--- start ---
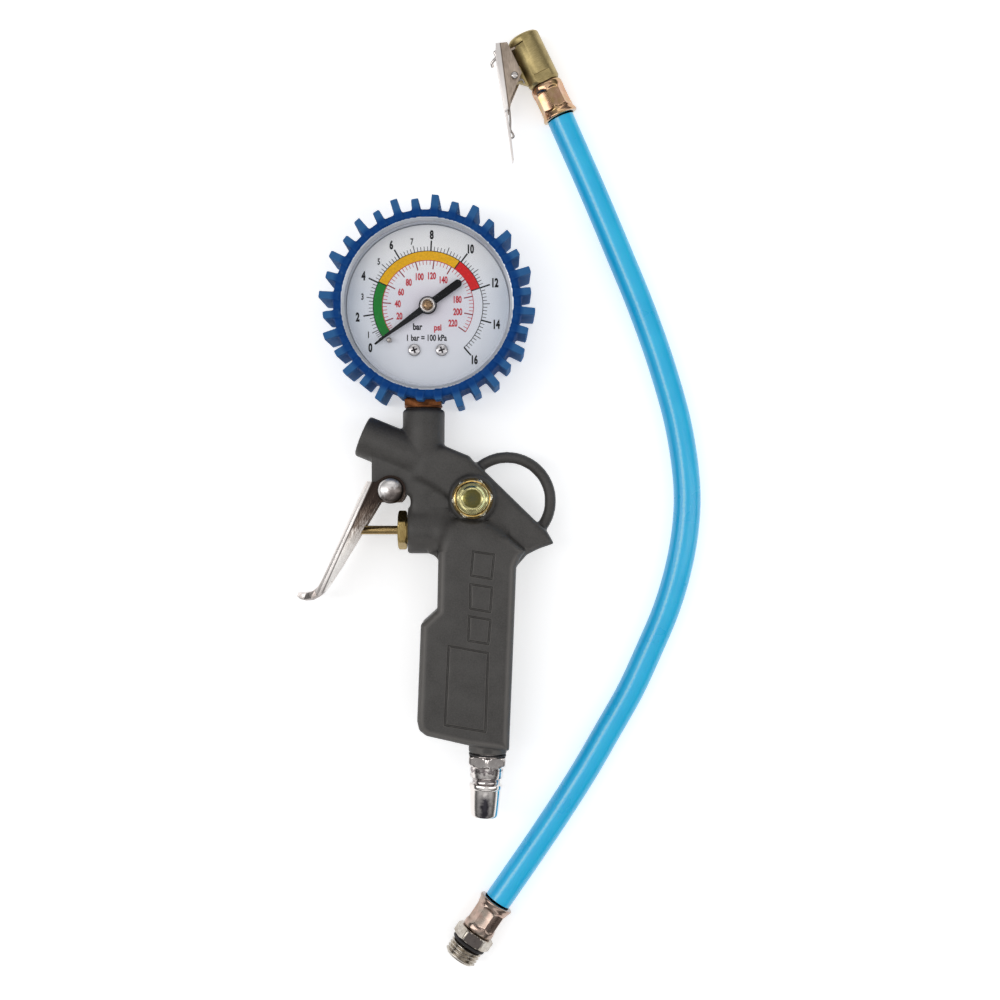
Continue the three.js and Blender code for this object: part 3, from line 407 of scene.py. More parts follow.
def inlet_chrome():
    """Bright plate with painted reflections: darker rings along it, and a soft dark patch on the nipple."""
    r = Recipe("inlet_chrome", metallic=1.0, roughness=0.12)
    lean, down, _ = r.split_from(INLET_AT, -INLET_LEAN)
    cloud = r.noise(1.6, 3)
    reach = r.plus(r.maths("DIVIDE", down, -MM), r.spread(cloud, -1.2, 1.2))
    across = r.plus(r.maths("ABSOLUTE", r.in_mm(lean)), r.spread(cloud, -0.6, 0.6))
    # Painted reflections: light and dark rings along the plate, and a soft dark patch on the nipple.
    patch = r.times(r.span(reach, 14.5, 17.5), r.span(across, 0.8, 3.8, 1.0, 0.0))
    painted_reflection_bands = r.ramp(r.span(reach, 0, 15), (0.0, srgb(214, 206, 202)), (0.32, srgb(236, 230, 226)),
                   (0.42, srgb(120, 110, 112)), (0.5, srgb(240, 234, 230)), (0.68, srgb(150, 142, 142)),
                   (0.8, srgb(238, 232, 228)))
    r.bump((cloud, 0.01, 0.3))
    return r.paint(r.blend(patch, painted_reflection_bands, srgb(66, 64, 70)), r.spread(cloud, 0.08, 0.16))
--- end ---
▶ _EXERCISE REQUIREMENTS_:
Each line of the listing should be echoed back exactly.

▶ _TASK ANSWER_:
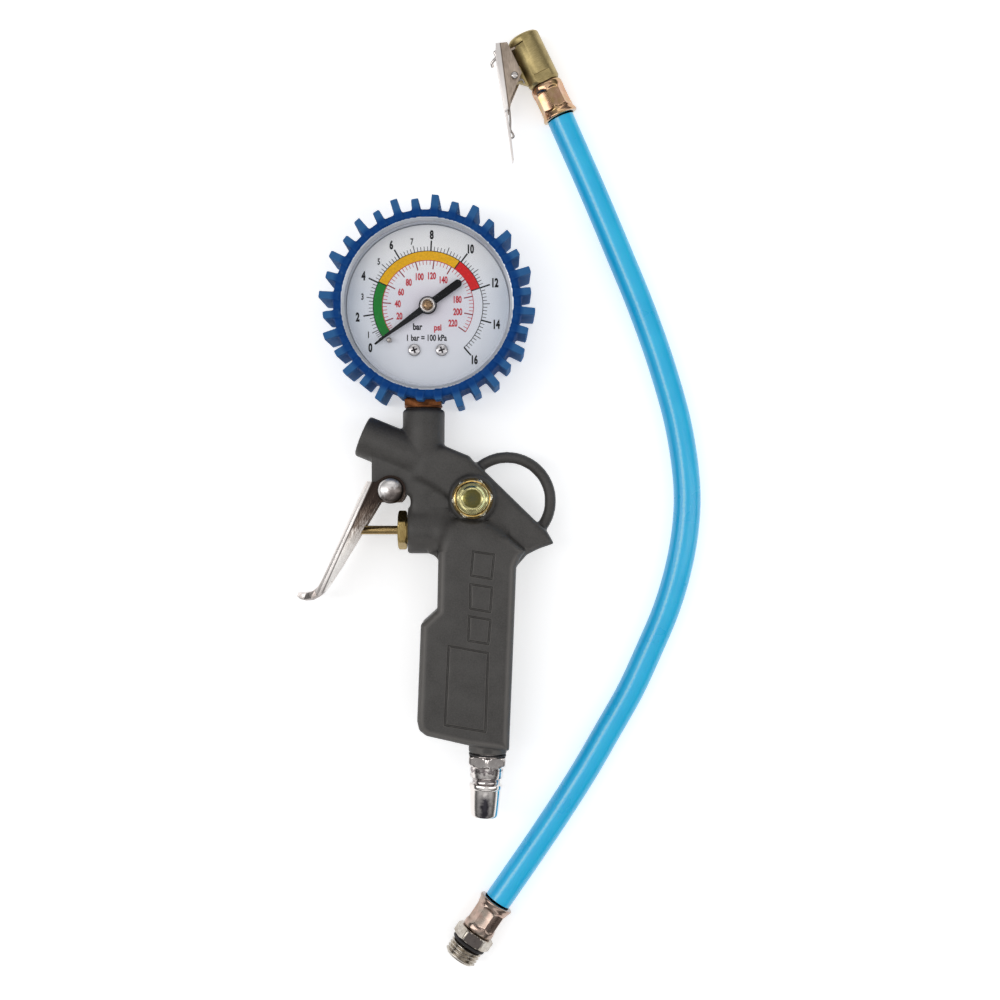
Continue the three.js and Blender code for this object: part 3, from line 407 of scene.py. More parts follow.
def inlet_chrome():
    """Bright plate with painted reflections: darker rings along it, and a soft dark patch on the nipple."""
    r = Recipe("inlet_chrome", metallic=1.0, roughness=0.12)
    lean, down, _ = r.split_from(INLET_AT, -INLET_LEAN)
    cloud = r.noise(1.6, 3)
    reach = r.plus(r.maths("DIVIDE", down, -MM), r.spread(cloud, -1.2, 1.2))
    across = r.plus(r.maths("ABSOLUTE", r.in_mm(lean)), r.spread(cloud, -0.6, 0.6))
    # Painted reflections: light and dark rings along the plate, and a soft dark patch on the nipple.
    patch = r.times(r.span(reach, 14.5, 17.5), r.span(across, 0.8, 3.8, 1.0, 0.0))
    painted_reflection_bands = r.ramp(r.span(reach, 0, 15), (0.0, srgb(214, 206, 202)), (0.32, srgb(236, 230, 226)),
                   (0.42, srgb(120, 110, 112)), (0.5, srgb(240, 234, 230)), (0.68, srgb(150, 142, 142)),
                   (0.8, srgb(238, 232, 228)))
    r.bump((cloud, 0.01, 0.3))
    return r.paint(r.blend(patch, painted_reflection_bands, srgb(66, 64, 70)), r.spread(cloud, 0.08, 0.16))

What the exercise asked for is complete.